(3D code data)
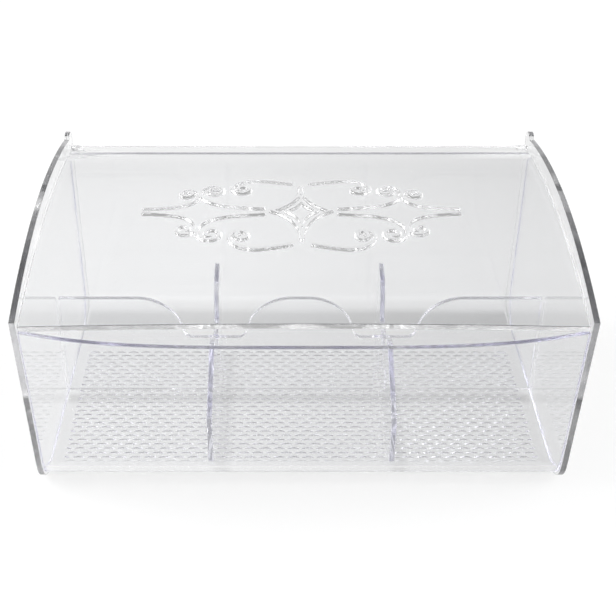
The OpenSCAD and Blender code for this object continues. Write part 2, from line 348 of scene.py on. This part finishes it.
bm = bmesh.new()
bmesh.ops.create_grid(bm, x_segments=8, y_segments=8, size=4.0)
floor_mesh = bpy.data.meshes.new("floor")
bm.to_mesh(floor_mesh)
bm.free()
floor = bpy.data.objects.new("floor", floor_mesh)
bpy.context.scene.collection.objects.link(floor)
floor.location.z = -FLOOR_DROP

GLOW_TO_CAMERA, GLOW_IN_BOX = 0.76, 0.85
# Where the strips of painted shadow and painted light lie on the paper.
REAR_FOOT_Y, PARTITION_FOOT_Y, BEHIND_BOX_Y = 62.5 * MM, -3.5 * MM, 84.0 * MM
LEFT_PLATE_X, RIGHT_PLATE_X = -34.0 * MM, 42.0 * MM
PLATES_MIDDLE_Y, PLATES_HALF_Y, BOX_HALF_X = -14.0 * MM, 47.0 * MM, 107.0 * MM

# The paper glows softly in what is seen through the plastic and reflected by it. Painted shade
# makes it darker on the right, with painted shadows at the foot of the rear wall, the partition
# and the plates, and a faint painted light behind the box.
sweep = Shader(bpy.data.materials.new("floor_paper"))
ray = sweep.node("ShaderNodeLightPath", output="Is Camera Ray")
seen_in_box = ray.output("Is Glossy Ray").top(ray.output("Is Transmission Ray"))
looked_at = (ray * GLOW_TO_CAMERA).top(seen_in_box * GLOW_IN_BOX)
across = sweep.node("ShaderNodeSeparateXYZ", None, {
    0: sweep.node("ShaderNodeTexCoord", output="Object")}, output=0)
along = across.output("Y")


def soft_strip(offset, half_width):
    """One along the middle of a strip on the paper, fading to zero at its sides."""
    return (1.5 - abs(offset) / half_width).top(0.0).low(1.0)


# Painted shade: the paper grows darker towards the right.
painted_dimming_to_right = ((across + 0.05) / 0.2).top(0.0).low(1.0)
painted_shadow_at_rear_wall = soft_strip(along - REAR_FOOT_Y, 7.5 * MM) * (0.22 + painted_dimming_to_right * 0.12)
painted_shadow_at_partition = soft_strip(along - PARTITION_FOOT_Y, 3.0 * MM) * 0.2
painted_shadow_left_plate = soft_strip(across - LEFT_PLATE_X, 3.2 * MM)
painted_shadow_right_plate = soft_strip(across - RIGHT_PLATE_X, 3.2 * MM)
painted_shadow_beside_dividers = ((painted_shadow_left_plate + painted_shadow_right_plate) * 0.14
                   * (abs(along - PLATES_MIDDLE_Y) < PLATES_HALF_Y))
# Painted light: a faint lighter strip on the paper behind the box.
painted_light_behind_box = soft_strip(along - BEHIND_BOX_Y, 6.0 * MM) * 0.05
under_box = abs(across) < BOX_HALF_X
painted_shade = (painted_shadow_at_rear_wall + painted_shadow_at_partition + painted_shadow_beside_dividers - painted_light_behind_box) * under_box
painted_shade_tone = (0.95 - painted_dimming_to_right * 0.18 - painted_shade).top(ray)
grey = sweep.node("ShaderNodeCombineColor", None, {0: painted_shade_tone, 1: painted_shade_tone, 2: painted_shade_tone})
paper = sweep.node("ShaderNodeBsdfDiffuse", None, {"Color": (0.93, 0.93, 0.93, 1.0)})
white = sweep.node("ShaderNodeEmission", None, {"Color": grey, "Strength": 1.0})
seen = sweep.node("ShaderNodeMixShader", None, {0: looked_at, 1: paper, 2: white})
sweep.node("ShaderNodeOutputMaterial", None, {"Surface": seen})
floor_mesh.materials.append(sweep.owner)

world = bpy.data.worlds.new("studio")
bpy.context.scene.world = world
sky = Shader(world)
camera_ray = sky.node("ShaderNodeLightPath", output="Is Camera Ray")
way = sky.node("ShaderNodeTexCoord", output="Generated")
aside = sky.node("ShaderNodeSeparateXYZ", None, {0: way}, output=0)
height = aside.output("Z")

levels = sky.node("ShaderNodeValToRGB", None, {"Fac": height})
stops = levels.socket.node.color_ramp.elements
stops[0].position, stops[0].color = 0.0, (0.9, 0.9, 0.9, 1)
stops[1].position, stops[1].color = 1.0, (0.42, 0.42, 0.42, 1)
for at, level in ((0.12, 0.8), (0.3, 0.42)):
    stop = stops.new(at)
    stop.color = (level, level, level, 1)
backdrop = sky.node("ShaderNodeBackground", None, {"Color": (1, 1, 1, 1), "Strength": 1.0})
room = sky.node("ShaderNodeBackground", None, {"Color": levels, "Strength": 1.0})
windows = sky.node("ShaderNodeBackground", None, {"Color": (1, 1, 1, 1), "Strength": 2.4})
side_glow = ((abs(aside) - 0.5) / 0.3).top(0.0).low(1.0) * (height / 0.3).top(0.0).low(1.0)
lit = sky.node("ShaderNodeMixShader", None, {0: side_glow, 1: room, 2: windows})
mix = sky.node("ShaderNodeMixShader", None, {0: camera_ray, 1: lit, 2: backdrop})
sky.node("ShaderNodeOutputWorld", None, {"Surface": mix})

soft_box("left", (-1.5, 0.1, 1.3), 1.1, 24)
soft_box("right", (1.6, -0.2, 1.3), 1.2, 14)

camera_data = bpy.data.cameras.new("camera")
camera_data.sensor_width = 36.0
camera_data.lens = FOCAL_PX / PICTURE_PX * camera_data.sensor_width
camera_data.shift_x = (PICTURE_PX / 2 - AXIS_PX) / PICTURE_PX
camera = bpy.data.objects.new("camera", camera_data)
bpy.context.scene.collection.objects.link(camera)
camera.location = CAMERA_PLACE
camera.rotation_euler = (math.radians(90 - CAMERA_TILT), 0, 0)
bpy.context.scene.camera = camera

bpy.context.scene.view_settings.view_transform = "Standard"

# Light runs a long way inside the sheets, so it is followed through many reflections.
cycles = bpy.context.scene.cycles
cycles.max_bounces = cycles.glossy_bounces = cycles.transmission_bounces = BOUNCES
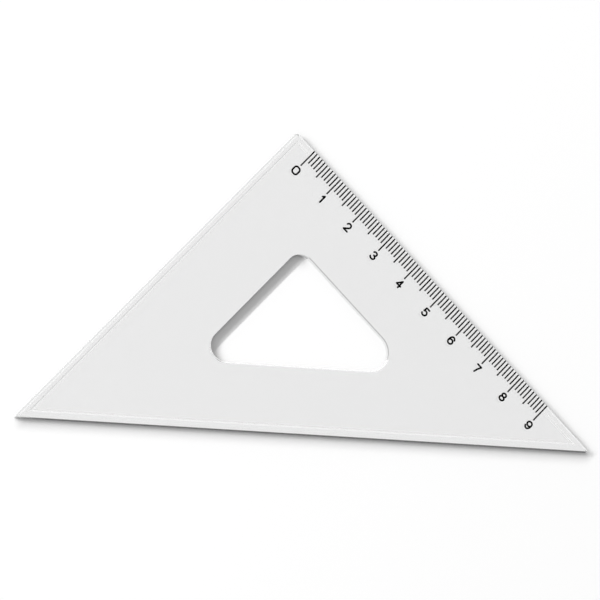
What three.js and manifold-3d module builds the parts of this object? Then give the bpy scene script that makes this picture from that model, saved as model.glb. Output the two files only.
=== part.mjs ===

Your instructions: Print, please, the lines from the first line of the material through the line that contains "floor.location.z = -FLOOR_DROP", exactly as written and with nothing added.

Result for this exercise:
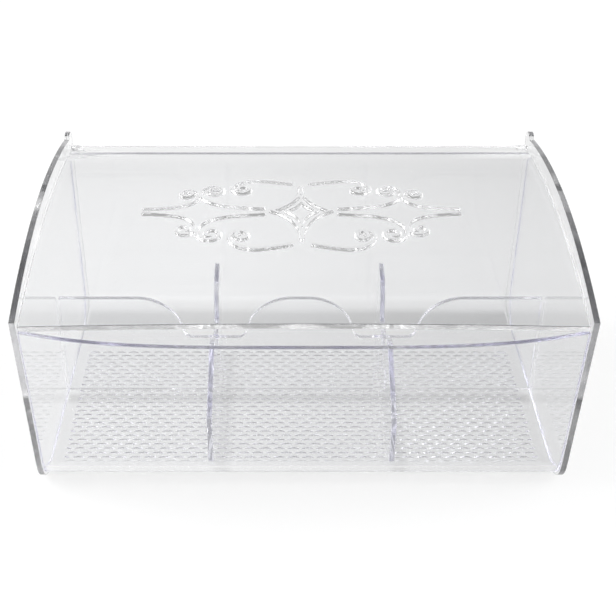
The OpenSCAD and Blender code for this object continues. Write part 2, from line 348 of scene.py on. This part finishes it.
bm = bmesh.new()
bmesh.ops.create_grid(bm, x_segments=8, y_segments=8, size=4.0)
floor_mesh = bpy.data.meshes.new("floor")
bm.to_mesh(floor_mesh)
bm.free()
floor = bpy.data.objects.new("floor", floor_mesh)
bpy.context.scene.collection.objects.link(floor)
floor.location.z = -FLOOR_DROP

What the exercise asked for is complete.